I arrived in the UAE, a country geographically nearer to the site of Palestinian struggle, more than a decade ago with this baggage. Though I encountered very few Palestinians despite they being in very good number here, that abiding interest in their liberation struggle grew stronger. Day after day, we ran stories of displacement of Palestinians by continued annexation of their lands by newer and newer settlements. West Bank and Gaza began to resemble open air prisons with dream of an independent state becoming more and more remote despite overwhelming support in the UN General Assembly.
Then came a surprise one fine morning, a shocking one at that. Newt Gingrich, the then US Republican leader, called Palestinians invented people in his desperate bid to burnish his pro-Jewish image as he joined the party’s presidential race along with Donald Trump in December 2011. He told a cable TV channel at that time: “Remember, there was no Palestine as a state. It was part of the Ottoman Empire. We have invented the Palestinian people, who are, in fact, Arabs and are historically part of the Arab people, and they had the chance to go many places.” This policy position ran contrary to the bipartisan consensus in the US on the need for Palestinians to have their own state. This badly resonated in the KT’s newsroom at that time and the next day’s front page had Gingrich statement on the top. The so-called invented people deserve a place which they can call their own is lost on the US leader who was only too keen to appease the Jewish lobby.
Is there any alternative the two-state solution? Palestinians themselves, in the beginning of their struggle, advocated one state — a state where people of all religions can live in harmony. But the impossibility of this dream became apparent after the Jewish state came into existence by usurping lands of the Arabs and others living in the historic Palestine. Palestinians gave up that dream and began fighting for homeland for themselves. A consensus has evolved around the two-state solutions —Israel and Palestine coexisting in harmony. It was enshrined in various UN resolutions after which the Oslo Accords — seen as a stepping stone for the two-state solution — was signed in 1993 amid much fanfare and which earned a Nobel prize for Arafat, then Israeli prime minister Yitzhak Rabin and foreign minister Shimon Peres.

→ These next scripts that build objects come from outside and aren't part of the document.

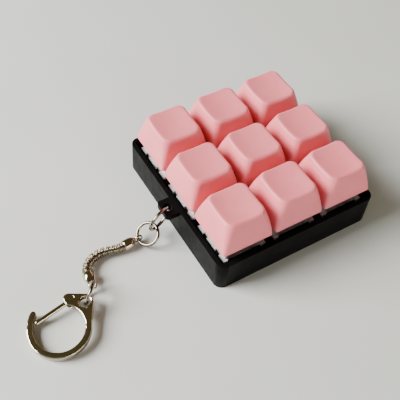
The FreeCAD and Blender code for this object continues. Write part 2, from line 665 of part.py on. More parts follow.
def ear_hole_shape(ear, thick):
    """Cutter for the ring hole, chamfered on both faces."""
    radius, chamfer = dim("ear_hole"), dim("ear_chamfer")
    bore = Part.makeCylinder(radius, thick, ear)
    low = Part.makeCone(radius + chamfer, radius, chamfer, ear)
    high = Part.makeCone(radius, radius + chamfer, chamfer, ear + Vector(0, 0, thick - chamfer))
    pin = Vector(GATE_PIVOT[0], GATE_PIVOT[1], 0)
    pin_hole = Part.makeCylinder(dim("pin_radius"), thick, pin)
    return bore.fuse([low, high, pin_hole])


def gate_angle():
    """Heading of the closed gate from its pivot to its tip, in degrees."""
    return math.degrees(math.atan2(GATE_TIP[1] - GATE_PIVOT[1], GATE_TIP[0] - GATE_PIVOT[0]))


def gate_slot_shape(thick):
    """Cutter for the slot that the gate's knuckle and rod swing in."""
    room = dim("knuckle_radius") + 2 * dim("gate_slot")
    high = 2 * dim("gate_radius") + 2 * dim("gate_slot")
    low = (thick - high) / 2
    pivot = Vector(GATE_PIVOT[0], GATE_PIVOT[1], 0)
    closed = gate_angle()
    away = dim("slot_reach")
    ends = [pivot + polar(away, closed), pivot + polar(away, closed + dim("gate_open"))]
    circles = [(pivot.x, pivot.y, room)] + [(p.x, p.y, dim("gate_radius") + dim("gate_slot"))
                                           for p in ends]
    return slab(belt(circles), high, low)


def gate_shape():
    """Round gate rod with its knuckle, in the hook's own frame."""
    thick = dim("hook_thick")
    pivot = Vector(GATE_PIVOT[0], GATE_PIVOT[1], thick / 2)
    run = Vector(GATE_TIP[0] - GATE_PIVOT[0], GATE_TIP[1] - GATE_PIVOT[1], 0)
    length = run.Length
    rod_shape = Part.makeCylinder(dim("gate_radius"), length, pivot, run)
    tip = Part.makeSphere(dim("gate_radius"), pivot + run)
    flat = dim("knuckle_half")
    knuckle = Part.makeCylinder(dim("knuckle_radius"), 2 * flat, pivot - Vector(0, 0, flat))
    hole = Part.makeCylinder(dim("pin_radius") + dim("pin_gap"), 2 * thick,
                             Vector(pivot.x, pivot.y, -thick / 2))
    return rod_shape.fuse([tip, knuckle]).cut(hole)


def make_gate_spring(place):
    """Turn of spring wire round the pin, above the knuckle, open on the rod's side."""
    wire, sweep = dim("torsion_wire"), dim("torsion_sweep")
    level = dim("hook_thick") / 2 + dim("knuckle_half") + dim("torsion_lift") + wire
    coil = Part.makeTorus(dim("torsion_radius"), wire, Vector(0, 0, 0), Vector(0, 0, 1),
                          -180, 180, sweep)
    first = gate_angle() + dim("gate_open") / 2 + (360 - sweep) / 2
    spot = Placement(Vector(GATE_PIVOT[0], GATE_PIVOT[1], level), Rotation(Vector(0, 0, 1), first))
    solid_feature("gate_spring", coil, place.multiply(spot))


def hook_place():
    """The hook lies on its loop, with its ear lifted by the ring beneath it."""
    tilt_axis = heading(EAR_ANGLE).cross(Vector(0, 0, 1))
    tilt = Rotation(tilt_axis, dim("hook_tilt"))
    far = dim("loop_radius") + dim("bar_width")
    lift = far * math.sin(math.radians(dim("hook_tilt")))
    return Placement(Vector(HOOK_CENTRE[0], HOOK_CENTRE[1], lift), tilt)


def make_hook():
    """Snap hook, its gate, the gate's pin and spring."""
    place = hook_place()
    thick = dim("hook_thick")
    pivot = Vector(GATE_PIVOT[0], GATE_PIVOT[1], 0)
    solid_feature("clasp_body", hook_body_shape(), place)
    solid_feature("clasp_gate", gate_shape(), place)
    solid_feature("gate_pin", Part.makeCylinder(dim("pin_radius"), thick, pivot), place)
    make_gate_spring(place)


# ---------------------------------------------------------------- assembly

def make_switches():
    """All nine switches with their caps."""
    bases, contacts = [], []
    for name, i, j in key_places():
        place = Placement(Vector(i * dim("pitch"), j * dim("pitch"), 0), Rotation())
        bases.append(make_base(name, i, j))
        contacts += make_contacts(name, i, j)
        make_top(name, place)
        make_stem(name, place)
        make_spring(name, place)
        make_keycap(name, place)
    for label, pieces in (("switch_bases", bases), ("switch_contacts", contacts)):
        group = doc.addObject("Part::Compound", label)
        group.Links = pieces
        keep(group, label)


def check_document():
    """Stop if any object failed or any sub-part has no valid shape."""
    bad = [o.Label for o in doc.Objects if "Invalid" in o.State or "Error" in o.State]
    bad += [p.Label for p in SUB_PARTS if p.Shape.isNull() or not p.Shape.isValid()]
    if bad:
        raise RuntimeError("failed objects: " + ", ".join(bad))


def export_parts():
    """Write one STEP file for each sub-part."""
    os.makedirs("parts", exist_ok=True)
    for piece in SUB_PARTS:
        piece.Shape.exportStep(f"parts/{piece.Label}.step")


make_case()
make_cover()
make_switches()
for ring_name in RING_POSES:
    make_ring(ring_name)
make_chain()
make_hook()
doc.recompute()
check_document()
export_parts()
print(len(SUB_PARTS), "sub-parts")
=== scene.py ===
"""Looks of the nine-key fidget keychain, in metres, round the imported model."""
import json
import math

import bmesh
import bpy
import numpy
from mathutils import Matrix, Vector


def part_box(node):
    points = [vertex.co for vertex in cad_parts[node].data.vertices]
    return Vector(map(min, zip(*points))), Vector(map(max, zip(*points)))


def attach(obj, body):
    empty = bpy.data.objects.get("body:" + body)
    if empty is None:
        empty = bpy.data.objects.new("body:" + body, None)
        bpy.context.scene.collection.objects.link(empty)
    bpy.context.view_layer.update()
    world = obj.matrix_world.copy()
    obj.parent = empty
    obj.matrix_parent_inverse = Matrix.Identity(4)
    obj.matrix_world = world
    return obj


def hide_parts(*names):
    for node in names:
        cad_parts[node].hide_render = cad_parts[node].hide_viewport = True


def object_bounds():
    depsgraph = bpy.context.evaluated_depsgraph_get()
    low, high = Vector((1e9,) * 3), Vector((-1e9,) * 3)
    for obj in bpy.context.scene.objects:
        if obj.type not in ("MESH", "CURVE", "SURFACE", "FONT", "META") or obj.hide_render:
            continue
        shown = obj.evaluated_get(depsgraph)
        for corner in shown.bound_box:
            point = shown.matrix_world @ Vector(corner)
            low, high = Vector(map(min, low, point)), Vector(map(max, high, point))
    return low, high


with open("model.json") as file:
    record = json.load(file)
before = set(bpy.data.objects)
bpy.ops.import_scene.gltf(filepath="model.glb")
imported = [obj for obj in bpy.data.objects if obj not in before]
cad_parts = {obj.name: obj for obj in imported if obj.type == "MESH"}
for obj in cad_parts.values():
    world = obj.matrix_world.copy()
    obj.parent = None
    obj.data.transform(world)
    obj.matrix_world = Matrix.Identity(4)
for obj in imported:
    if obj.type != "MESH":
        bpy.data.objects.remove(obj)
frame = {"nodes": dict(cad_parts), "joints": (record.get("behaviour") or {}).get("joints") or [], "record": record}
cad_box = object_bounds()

MM = 0.001
NODES = frame["nodes"]
SLOTS = {s["node"]: s["material_slot"] for s in frame["record"]["subparts"]}


# ---------------------------------------------------------------- materials

class Maker:
    """Builds one procedural material round a Principled shader."""

    def __init__(self, name, **constants):
        self.material = bpy.data.materials.new(name)
        self.material.use_nodes = True
        self.tree = self.material.node_tree
        self.shader = self.tree.nodes["Principled BSDF"]
        self.set(self.shader, **constants)
        self.coords = self.node("ShaderNodeTexCoord")

    def node(self, kind, **values):
        """A new node, with its input sockets or its own settings filled in."""
        made = self.tree.nodes.new(kind)
        self.set(made, **values)
        return made

    def set(self, node, **values):
        """Fill sockets named in lower case with underscores, or plain settings of the node."""
        for key, value in values.items():
            words = key.replace("_", " ")
            sockets = [i for i in node.inputs if i.name.lower() == words and i.enabled]
            if sockets:
                sockets[0].default_value = value
            else:
                setattr(node, key, value)

    def link(self, source, target):
        """Join two sockets."""
        self.tree.links.new(source, target)

    def noise(self, scale, detail=3.0, roughness=0.5, stretch=None):
        """Noise in the object's own metres, with features about 1 / scale across."""
        source = self.coords.outputs["Object"]
        if stretch is not None:
            mapping = self.node("ShaderNodeMapping")
            mapping.inputs["Scale"].default_value = stretch
            self.link(source, mapping.inputs["Vector"])
            source = mapping.outputs["Vector"]
        made = self.node("ShaderNodeTexNoise", scale=scale, detail=detail, roughness=roughness)
        self.link(source, made.inputs["Vector"])
        return made.outputs["Fac"]

    def ramp(self, source, stops):
        """Colour ramp of (position, colour) stops."""
        made = self.node("ShaderNodeValToRGB")
        band = made.color_ramp
        while len(band.elements) < len(stops):
            band.elements.new(0.5)
        for element, (position, colour) in zip(band.elements, stops):
            element.position = position
            element.color = (*colour, 1.0)
        self.link(source, made.inputs["Fac"])
        return made.outputs["Color"]

    def spread(self, source, low, high):
        """Map 0.3 to 0.7 of a source onto low to high."""
        made = self.node("ShaderNodeMapRange")
        for key, value in (("From Min", 0.3), ("From Max", 0.7), ("To Min", low), ("To Max", high)):
            made.inputs[key].default_value = value
        self.link(source, made.inputs["Value"])
        return made.outputs["Result"]

    def bump(self, source, depth, strength=1.0, after=None):
        """Bump of a depth in metres; returns its normal."""
        made = self.node("ShaderNodeBump", strength=strength, distance=depth)
        self.link(source, made.inputs["Height"])
        if after is not None:
            self.link(after, made.inputs["Normal"])
        return made.outputs["Normal"]

    def finish(self, colour=None, roughness=None, normal=None):
        """Wire the results into the shader."""
        for key, source in (("Base Color", colour), ("Roughness", roughness), ("Normal", normal)):
            if source is not None:
                self.link(source, self.shader.inputs[key])
        return self.material


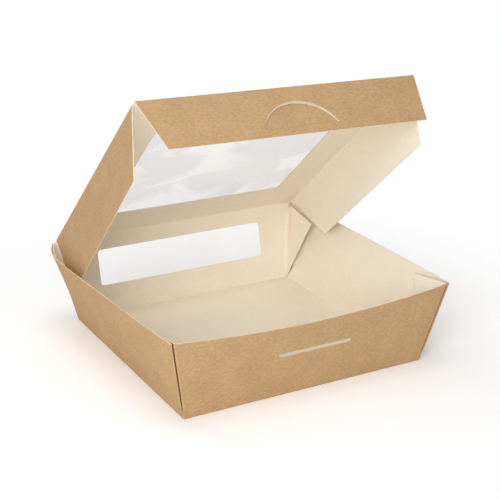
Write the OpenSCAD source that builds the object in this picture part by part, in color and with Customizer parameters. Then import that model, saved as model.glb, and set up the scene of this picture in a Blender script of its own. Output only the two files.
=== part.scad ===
// Takeaway box folded from one sheet of coated card, with film windows in the lid and the back wall.
// The tray's walls flare outwards, and at each corner a web of card is folded in two against the side wall.
// The lid is creased to the back wall's rim and stands part open, with a flap down each side and one in front.
// Origin: centre of the underside of the base. +X runs along the front wall, +Y points to the back.

/* [Card] */
// Thickness of the card
card_t = 0.4; // [0.3:0.05:0.6]
// Thickness of the window film
film_t = 0.1; // [0.05:0.05:0.2]
// Air left between a window film and the card that it is glued to
glue_gap = 0.04; // [0:0.01:0.1]
// Air between two plies of card that are folded together
ply_gap = 0.1; // [0.05:0.05:0.3]
// Running clearance between pieces that move past each other
clearance = 0.4; // [0.3:0.1:1]
// Half the bare width of a crease, from its axis to the card on each side
crease = 0.6; // [0.5:0.05:0.8]

/* [Tray] */
// Width of the base, left to right
base_w = 150; // [110:1:200]
// Depth of the base, front to back
base_d = 150; // [110:1:200]
// Height of the walls, measured up their slope
wall_l = 50; // [42:1:60]
// Outward lean of the walls at their corners, in degrees
wall_lean = 11.6; // [9:0.1:13]
// Extra outward lean of the left wall at its middle, in degrees
left_bow = 5.8; // [4.5:0.1:7]
// How much more the left wall leans towards the back, in degrees
left_bow_skew = 4; // [2.5:0.1:4.8]
// Extra outward lean of the right wall at its middle, in degrees
right_bow = 2.4; // [0:0.1:5]
// How much more the right wall leans towards the back, in degrees
right_bow_skew = 2.8; // [0:0.1:3]
// How far the middle of the front rim dips below its ends
front_dip = 5.8; // [2:0.1:9]

/* [Corner webs] */
// How far a folded web reaches along the side wall
web_reach = 28; // [16:1:34]
// Height of the web's tip, measured up the corner's edge
web_tip_l = 39; // [34:0.5:44]
// How far the back webs follow the bow of their walls, in degrees
back_web_open = 8.5; // [7:0.5:9.5]

/* [Back window] */
// Width of the window in the back wall
back_window_w = 114.6; // [80:1:120]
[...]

The post-Oslo accord period has not been a good experience for Palestinians. Israel continued its aggressive settlement activity with overt and covert support of the United States. More and more lands began to be ceded to Israel with Palestinians pushed into two geographically non-contiguous territories of West Bank and Gaza. The Palestinian authority, a product of the Oslo Accords, began to be seen as an instrument of the Israeli government. Under president Donald Trump’s reign, the US recognised Jerusalem as the capital of Israel, apart from backing expansionist project of usurping Arab lands more brazenly and openly. There are more finer details of this process which I am not going into here.
Given the current reality in Israel-Palestine, is the two-state solution still a viable project? A lot of experts are expressing doubts about the unrealistic nature of the dream as the facts on the ground have been aggressively changed by an Israel bent on driving Palestinians out of their homeland.
The latest Gaza conflagration brought the idea of a single state back to the forefront. Now that Israel has killed the possibility of a two-state project, it should accord citizenship to all Palestinians and give them all democratic rights including the right to vote, proponents of this view say. Already 20 per cent of Israeli citizens are Arabs. If the rest of them are given citizenship, they end up becoming a majority, undermining the very idea of a Jewish state. But who is responsible for this situation? Israel brought the calamity upon itself by mindless colonisation of the Palestinian lands, dismembering their contiguous territories. Some on the Israeli left are alarmed about this prospect and have been warning the right wingers against the mindless expansionism.
Edward Said, the most famous Palestinian intellectual and a critic of the Oslo process, was a passionate advocate of biracial single state based on the concept of citizenship and equal rights. He always thought the Oslo Accords had institutionalised separation and subjugation of Palestinians, an idea that is unworkable and is destined to collapse. He believed that Palestinian and Jewish aspirations for self-determination can be met within the framework of a single state. But can a modern state negotiate its way out of a landmine of ethnic and religious fault lines is a moot question.
How would a multi-ethnic Israel look like? We have a fine but bad example in Lebanon. The political power is evenly shared between Sunnis, Shias and Maronite Christians. If the same model is replicated in united Israel, a Jew will be PM, Palestinian will be president and speaker will be from Christians and other assorted tribes. This is a dreadful prospect given the dysfunctional nature of the Lebanese government. But that eventually is staring at Israel if it throttles the possibility of a Palestinian state.